Why the Diageo share price is still my top passive income opportunity

Despite showing signs of life recently, Diageo‘s (LSE:DGE) price is down 35% from its 2022 highs. And I continue to think this is a passive income opportunity I’m not willing to miss.

Historically, opportunities to buy Diageo shares at attractive prices haven’t come around all that often. So rather than wondering when the stock’s going to recover, I’m looking to buy it.

Valuation

Diageo shares currently trade at a price-to-earnings (P/E) ratio of just under 19 and have a dividend yield of 3.2%. Both of these represent unusually good value. 

Diageo P/E ratio & dividend yield 2014-24

Created at TradingView

Over the last decade, the chance to buy the stock and get a dividend yield hasn’t come around often. In general, investors have had to settle for something between 2% and 3%.

Diageo shares traded at some unusual P/E multiples during the Covid-19 pandemic. But even in more usual times, investors have generally had to pay above 20 times earnings for the stock.

I don’t think anything significant has changed with the underlying business though. So while I wouldn’t have bought the stock at its highs, it’s a different story now.

Macroeconomic challenges

Diageo’s been battling through a difficult macroeconomic environment, which is why the stock’s been falling. Furthermore, there’s reason to think this might continue.
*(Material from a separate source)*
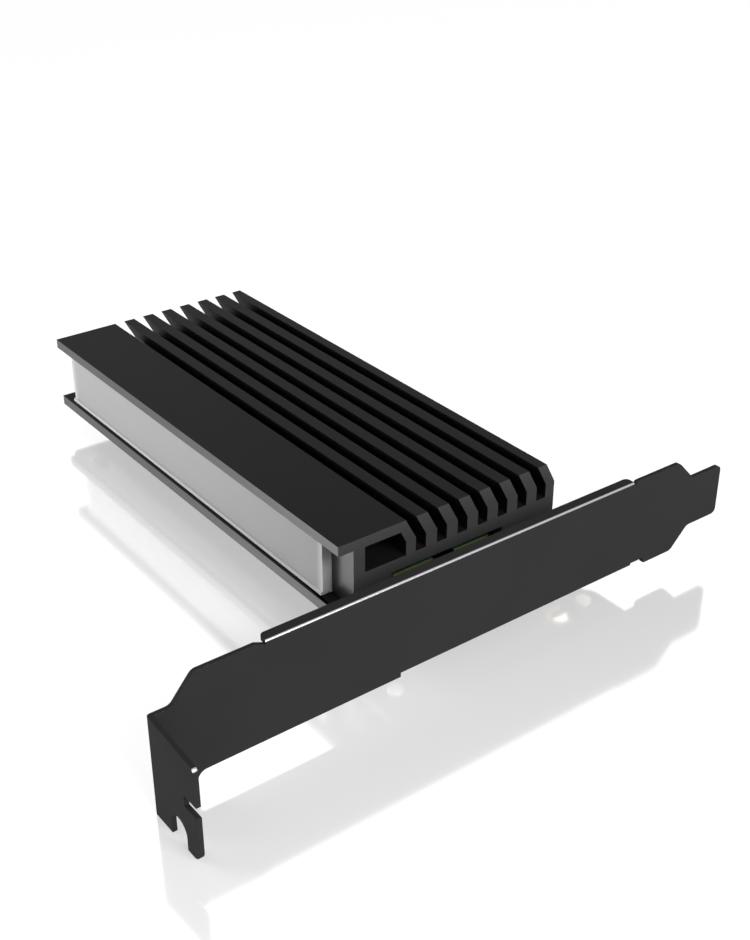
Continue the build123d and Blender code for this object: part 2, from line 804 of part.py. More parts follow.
# Screws that hold the board to the bracket's lugs
with BuildPart() as bracket_screws:
    with BuildSketch(Plane.XY.offset(flange_bottom - bracket_screw_tip)):
        with Locations((left_screw_x, screw_line), (right_screw_x, screw_line)):
            Circle(bracket_screw_radius)
    extrude(amount=land_top - flange_bottom + bracket_screw_tip)
    with BuildSketch(Plane.XY.offset(land_top)):
        with Locations((left_screw_x, screw_line), (right_screw_x, screw_line)):
            Circle(bracket_screw_head_radius)
    extrude(amount=bracket_screw_head_height)
    chamfer(bracket_screws.faces().group_by(Axis.Z)[-1].edges(), length=head_bevel)
bracket_screws.part.label = "bracket_screws"
export_step(bracket_screws.part, "parts/bracket_screws.step")
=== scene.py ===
"""Looks of an adapter card that carries a solid-state module under a finned heatsink."""

import logging
import math
from dataclasses import dataclass
from enum import Enum
from typing import Any

import bpy
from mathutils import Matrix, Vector


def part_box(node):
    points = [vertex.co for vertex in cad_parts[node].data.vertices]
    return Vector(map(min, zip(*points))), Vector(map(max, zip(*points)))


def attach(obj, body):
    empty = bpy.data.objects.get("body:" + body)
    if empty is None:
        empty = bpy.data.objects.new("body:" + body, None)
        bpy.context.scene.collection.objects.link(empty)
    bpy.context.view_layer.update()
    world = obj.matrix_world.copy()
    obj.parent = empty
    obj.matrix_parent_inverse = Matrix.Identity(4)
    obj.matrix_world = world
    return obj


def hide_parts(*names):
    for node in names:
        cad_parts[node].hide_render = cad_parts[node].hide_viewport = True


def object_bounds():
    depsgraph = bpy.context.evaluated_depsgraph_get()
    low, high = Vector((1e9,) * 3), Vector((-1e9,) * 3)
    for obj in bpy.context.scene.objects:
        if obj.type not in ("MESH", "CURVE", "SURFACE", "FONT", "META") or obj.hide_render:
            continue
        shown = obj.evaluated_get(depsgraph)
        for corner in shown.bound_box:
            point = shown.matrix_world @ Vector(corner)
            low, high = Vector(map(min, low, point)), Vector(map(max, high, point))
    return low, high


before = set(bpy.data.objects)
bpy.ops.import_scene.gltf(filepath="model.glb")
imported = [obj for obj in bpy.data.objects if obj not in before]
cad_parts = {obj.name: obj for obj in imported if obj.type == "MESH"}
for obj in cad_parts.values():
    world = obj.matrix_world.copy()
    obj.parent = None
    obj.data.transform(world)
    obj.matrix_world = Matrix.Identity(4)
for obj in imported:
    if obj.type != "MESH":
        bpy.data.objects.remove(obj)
cad_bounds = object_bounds()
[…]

LVMH recently reported earnings for the third quarter of 2024. And the results were disappointing, with revenues down 3% compared to the previous year.

That has investors wary of a luxury goods recession, but the biggest decline came in its Wines & Spirits division, where sales fell 7%. This is something Diageo shareholders should take note of.

There’s not much the company can do about the macroeconomic environment. But the risk of consumer discretionary spending remaining weak is a genuine one for the FTSE 100 firm.

A durable business

Despite this, I’m still looking to load up on Diageo shares. I’ve been buying the stock for around a year or so and I think it could be a great source of long-term passive income.

The company has category-leading products in a number of categories, including scotch, gin, and vodka. And this isn’t a coincidence.

Diageo’s size means it’s able to spend heavily on marketing to keep its brands relevant to consumers. This makes it difficult for rivals to displace its competitive position.

The company’s scale also gives it a big advantage. It allows the firm to acquire smaller competitors in a way that adds value to them before they become significant challenges.

Why I’m still buying

Finding an under-the-radar bargain in the stock market can be an incredibly rewarding feeling. But sometimes the best opportunities are in plain sight. 

Diageo shares have been cheap for a while, but I still think they’re unusually good value. With the company’s key assets still intact, I’m continuing to build my investment.